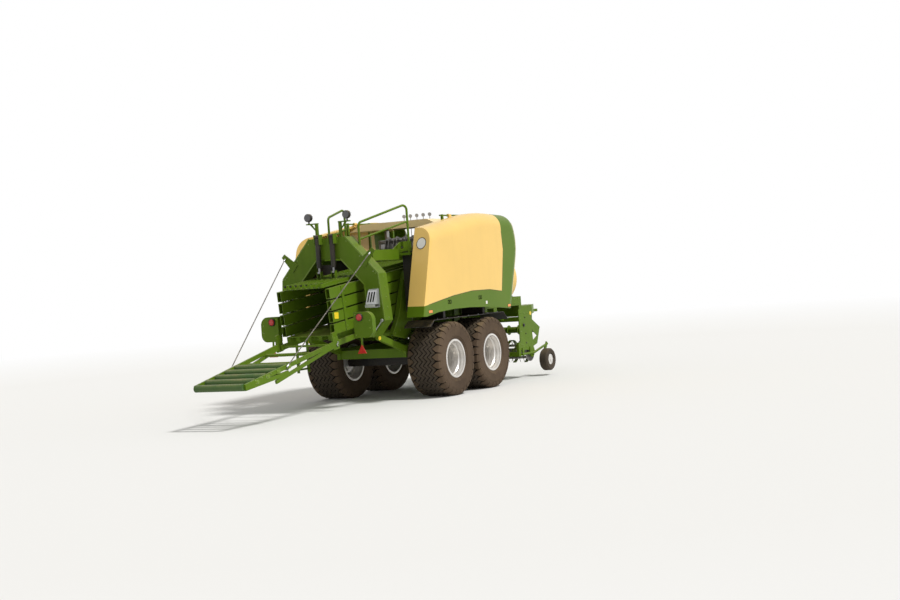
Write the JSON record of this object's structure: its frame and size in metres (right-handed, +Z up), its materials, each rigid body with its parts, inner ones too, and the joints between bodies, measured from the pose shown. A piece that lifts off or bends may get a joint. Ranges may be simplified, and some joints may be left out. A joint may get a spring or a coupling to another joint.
{
  "type": "large square baler",
  "caption": "Towed large square baler on tandem wheels, with hinged side hoods, density gate, needle yoke, pick-up and a rear bale chute.",
  "frame": {"origin": "on the ground under the middle of the machine's length and width", "axes": "+X forward towards the towing eye, +Y to the left, +Z up"},
  "size_m": [9.7628, 2.52, 3.0584],
  "materials": {
    "green": "semi-gloss",
    "dark_green": "semi-gloss",
    "beige": "semi-gloss",
    "silver": "semi-gloss",
    "dark": "satin",
    "red_paint": "semi-gloss",
    "zinc": "galvanised",
    "steel": "satin",
    "chrome": "polished",
    "red": "gloss",
    "tyre": "matt"
  },
  "bodies": {
    "chassis": {"axle_beams": "dark", "main_frame": "green", "gate_frame": "green", "bale_chamber": "green", "chamber_walls": "green", "chute_arms": "green", "knotter_deck": "green", "drawbar": "green", "main_gearbox": "dark", "feed_channel": "green", "feed_mouth": "green", "twine_boxes": "green", "mudguards": "dark", "knotters": "steel", "tension_discs": "steel", "handrails": "green", "ladder": "green", "lamp_panels": "green", "red_lamps": "red", "work_lamps": "dark", "wheel_chocks": "zinc", "flywheel_guard": "beige", "stay_cables": "dark", "cylinder_brackets": "green", "hood_hinges": "green"},
    "pickup": {"pickup_frame": "green", "stripper_bands": "green"},
    "tine_reel": {"tine_reel": "dark"},
    "crop_roller": {"crop_roller": "green"},
    "gauge_wheel_left": {"gauge_wheel_left": "tyre"},
    "gauge_wheel_right": {"gauge_wheel_right": "tyre"},
    "flywheel": {"flywheel": "red_paint"},
    "jack": {"jack_leg": "zinc"},
    "hood_left": {"hood_panel_left": "beige", "hood_trim_left": "green"},
    "hood_right": {"hood_panel_right": "beige", "hood_trim_right": "green"},
    "knotter_hood": {"knotter_hood": "beige"},
    "top_flap": {"top_flap": "green"},
    "side_flap_left": {"side_flap_left": "green"},
    "side_flap_right": {"side_flap_right": "green"},
    "density_barrels": {"density_barrels": "dark"},
    "density_rods": {"density_rods": "chrome"},
    "needle_yoke": {"needle_yoke": "green"},
    "chute": {"chute_frame": "green", "chute_rollers": "dark_green"},
    "wheel_front_left": {"tyre_front_left": "tyre", "rim_front_left": "silver"},
    "wheel_front_right": {"tyre_front_right": "tyre", "rim_front_right": "silver"},
    "wheel_rear_left": {"tyre_rear_left": "tyre", "rim_rear_left": "silver"},
    "wheel_rear_right": {"tyre_rear_right": "tyre", "rim_rear_right": "silver"}
  },
  "joints": [
    {"name": "wheel_front_left_spin", "type": "hinge", "parent": "chassis", "child": "wheel_front_left", "pos_m": [0.73091, 0.955, 0.58], "axis": [0, 1, 0], "continuous": true},
    {"name": "wheel_front_right_spin", "type": "hinge", "parent": "chassis", "child": "wheel_front_right", "pos_m": [0.73091, -0.955, 0.58], "axis": [0, 1, 0], "continuous": true},
    {"name": "wheel_rear_left_spin", "type": "hinge", "parent": "chassis", "child": "wheel_rear_left", "pos_m": [-0.49209, 0.955, 0.58], "axis": [0, 1, 0], "continuous": true},
    {"name": "wheel_rear_right_spin", "type": "hinge", "parent": "chassis", "child": "wheel_rear_right", "pos_m": [-0.49209, -0.955, 0.58], "axis": [0, 1, 0], "continuous": true},
    {"name": "pickup_lift", "type": "hinge", "parent": "chassis", "child": "pickup", "pos_m": [2.01941, 0, 1.12], "axis": [0, -1, 0], "range_deg": [0, 15]},
    {"name": "tine_reel_spin", "type": "hinge", "parent": "pickup", "child": "tine_reel", "pos_m": [2.51941, 0, 0.46], "axis": [0, 1, 0], "continuous": true},
    {"name": "crop_roller_spin", "type": "hinge", "parent": "pickup", "child": "crop_roller", "pos_m": [2.75941, 0, 0.83], "axis": [0, 1, 0], "continuous": true},
    {"name": "gauge_wheel_left_spin", "type": "hinge", "parent": "pickup", "child": "gauge_wheel_left", "pos_m": [2.86941, 1.165, 0.28], "axis": [0, 1, 0], "continuous": true},
    {"name": "gauge_wheel_right_spin", "type": "hinge", "parent": "pickup", "child": "gauge_wheel_right", "pos_m": [2.86941, -1.165, 0.28], "axis": [0, 1, 0], "continuous": true},
    {"name": "flywheel_spin", "type": "hinge", "parent": "chassis", "child": "flywheel", "pos_m": [3.10941, 0, 1.76], "axis": [1, 0, 0], "continuous": true},
    {"name": "jack_slide", "type": "slide", "parent": "chassis", "child": "jack", "axis": [0, 0, 1], "range_m": [0, 0.4]},
    {"name": "hood_left_lift", "type": "hinge", "parent": "chassis", "child": "hood_left", "pos_m": [0.11941, 0.905, 2.845], "axis": [1, 0, 0], "range_deg": [0, 60]},
    {"name": "hood_right_lift", "type": "hinge", "parent": "chassis", "child": "hood_right", "pos_m": [0.11941, -0.905, 2.845], "axis": [-1, 0, 0], "range_deg": [0, 60]},
    {"name": "knotter_hood_lift", "type": "hinge", "parent": "chassis", "child": "knotter_hood", "pos_m": [0.57441, 0, 2.715], "axis": [0, 1, 0], "range_deg": [0, 50]},
    {"name": "top_flap_tilt", "type": "hinge", "parent": "chassis", "child": "top_flap", "pos_m": [-1.3041, 0, 2.01652], "axis": [0, 1, 0], "range_deg": [-4, 1]},
    {"name": "side_flap_left_swing", "type": "hinge", "parent": "chassis", "child": "side_flap_left", "pos_m": [-1.20004, 0.44, 1.65095], "axis": [-0.1132, 0, 0.9936], "range_deg": [0, 1.5]},
    {"name": "side_flap_right_swing", "type": "hinge", "parent": "chassis", "child": "side_flap_right", "pos_m": [-1.20004, -0.44, 1.65095], "axis": [0.1132, 0, -0.9936], "range_deg": [0, 1.5]},
    {"name": "density_barrels_swing", "type": "hinge", "parent": "chassis", "child": "density_barrels", "pos_m": [-2.09059, 0, 2.6], "axis": [0, 1, 0], "range_deg": [-2, 2]},
    {"name": "density_rods_slide", "type": "slide", "parent": "density_barrels", "child": "density_rods", "axis": [0, 0, 1], "range_m": [-0.07, 0.03]},
    {"name": "needle_yoke_swing", "type": "hinge", "parent": "chassis", "child": "needle_yoke", "pos_m": [-0.58059, 0, 1.89], "axis": [0, -1, 0], "range_deg": [0, 65]},
    {"name": "chute_fold", "type": "hinge", "parent": "chassis", "child": "chute", "pos_m": [-2.72059, 0, 0.99], "axis": [0, 1, 0], "range_deg": [0, 85], "deforming": ["stay_cables"]}
  ],
  "couplings": [
    {"joint": "density_barrels_swing", "follows": "top_flap_tilt", "ratio": -0.02},
    {"joint": "density_rods_slide", "follows": "top_flap_tilt", "m_per_rad": 0.78649}
  ]
}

------------------------------------------------------------

Exercise aim: Using the listing above, show every line that includes the string "with".

Exercise solution:
Write the JSON record of this object's structure: its frame and size in metres (right-handed, +Z up), its materials, each rigid body with its parts, inner ones too, and the joints between bodies, measured from the pose shown. A piece that lifts off or bends may get a joint. Ranges may be simplified, and some joints may be left out. A joint may get a spring or a coupling to another joint.
  "caption": "Towed large square baler on tandem wheels, with hinged side hoods, density gate, needle yoke, pick-up and a rear bale chute.",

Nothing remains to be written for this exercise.